(begin)

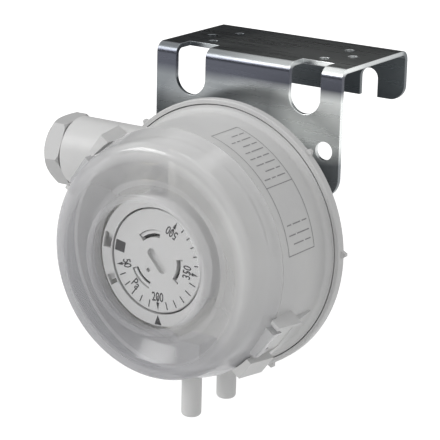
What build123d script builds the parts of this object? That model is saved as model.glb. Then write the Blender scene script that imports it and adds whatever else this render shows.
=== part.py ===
"""Differential pressure switch: a round two-part housing with a diaphragm between its halves, a scale dial
under a clear click-fit cover, a cable gland, two hose spigots and a folded sheet-steel wall bracket.

Millimetres. The origin is on the wall face of the bracket, midway between its two wall slots.
+X is to the right of someone who reads the dial, +Y goes into the wall and +Z is up.
A depth is measured forward (towards -Y) from the front face of the bracket's front plate.
"""

from build123d import *
from math import cos, radians, sin
import os

os.makedirs("parts", exist_ok=True)

# Bracket: a strip of galvanised sheet folded into a hanging U
sheet = 1.5
bracket_width = 67.4
bracket_depth = 40.3
shelf_height = 10.4
wall_flange_drop = 16.3
front_plate_drop = 40.2
bend_radius = 3.3
plate_corner_radius = 6.8
flange_corner_radius = 5.0
wall_slot_spacing = 42.0
wall_slot_width = 6.3
driver_slot_spacing = 41.7
driver_slot_width = 11.0
driver_slot_drop = 15.2
driver_slot_in_shelf = 7.6
plate_hole_spacing = 56.6
plate_hole_height = 28.7
plate_hole_width = 5.8
shelf_hole_width = 3.4
shelf_hole_spacing = 40.8
shelf_hole_depth = 19.5
shelf_hole_pitch = 15.0
shelf_hole_outset = 5.6

# Where the switch hangs on the bracket
axis_drop = 43.8
switch_screw_inset = 5.8
switch_screw_angle = 47.7
screw_hole_clearance = 0.35
bracket_screw_radius = 1.5
bracket_screw_reach = 6.5
bracket_screw_head_radius = 2.9
bracket_screw_head = 1.8
recess_length = 2.8
recess_width = 0.7
recess_depth = 0.9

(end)

* [What is asked]:
Write the listing out again, exactly as shown above.

* [Answer to the task]:
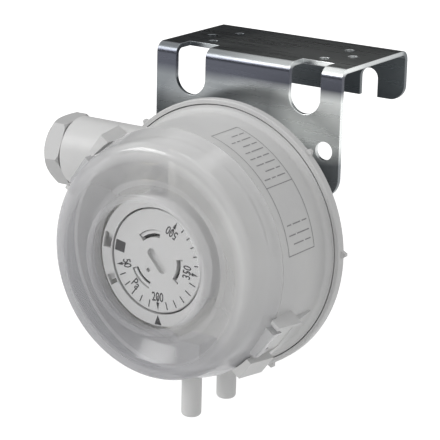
What build123d script builds the parts of this object? That model is saved as model.glb. Then write the Blender scene script that imports it and adds whatever else this render shows.
=== part.py ===
"""Differential pressure switch: a round two-part housing with a diaphragm between its halves, a scale dial
under a clear click-fit cover, a cable gland, two hose spigots and a folded sheet-steel wall bracket.

Millimetres. The origin is on the wall face of the bracket, midway between its two wall slots.
+X is to the right of someone who reads the dial, +Y goes into the wall and +Z is up.
A depth is measured forward (towards -Y) from the front face of the bracket's front plate.
"""

from build123d import *
from math import cos, radians, sin
import os

os.makedirs("parts", exist_ok=True)

# Bracket: a strip of galvanised sheet folded into a hanging U
sheet = 1.5
bracket_width = 67.4
bracket_depth = 40.3
shelf_height = 10.4
wall_flange_drop = 16.3
front_plate_drop = 40.2
bend_radius = 3.3
plate_corner_radius = 6.8
flange_corner_radius = 5.0
wall_slot_spacing = 42.0
wall_slot_width = 6.3
driver_slot_spacing = 41.7
driver_slot_width = 11.0
driver_slot_drop = 15.2
driver_slot_in_shelf = 7.6
plate_hole_spacing = 56.6
plate_hole_height = 28.7
plate_hole_width = 5.8
shelf_hole_width = 3.4
shelf_hole_spacing = 40.8
shelf_hole_depth = 19.5
shelf_hole_pitch = 15.0
shelf_hole_outset = 5.6

# Where the switch hangs on the bracket
axis_drop = 43.8
switch_screw_inset = 5.8
switch_screw_angle = 47.7
screw_hole_clearance = 0.35
bracket_screw_radius = 1.5
bracket_screw_reach = 6.5
bracket_screw_head_radius = 2.9
bracket_screw_head = 1.8
recess_length = 2.8
recess_width = 0.7
recess_depth = 0.9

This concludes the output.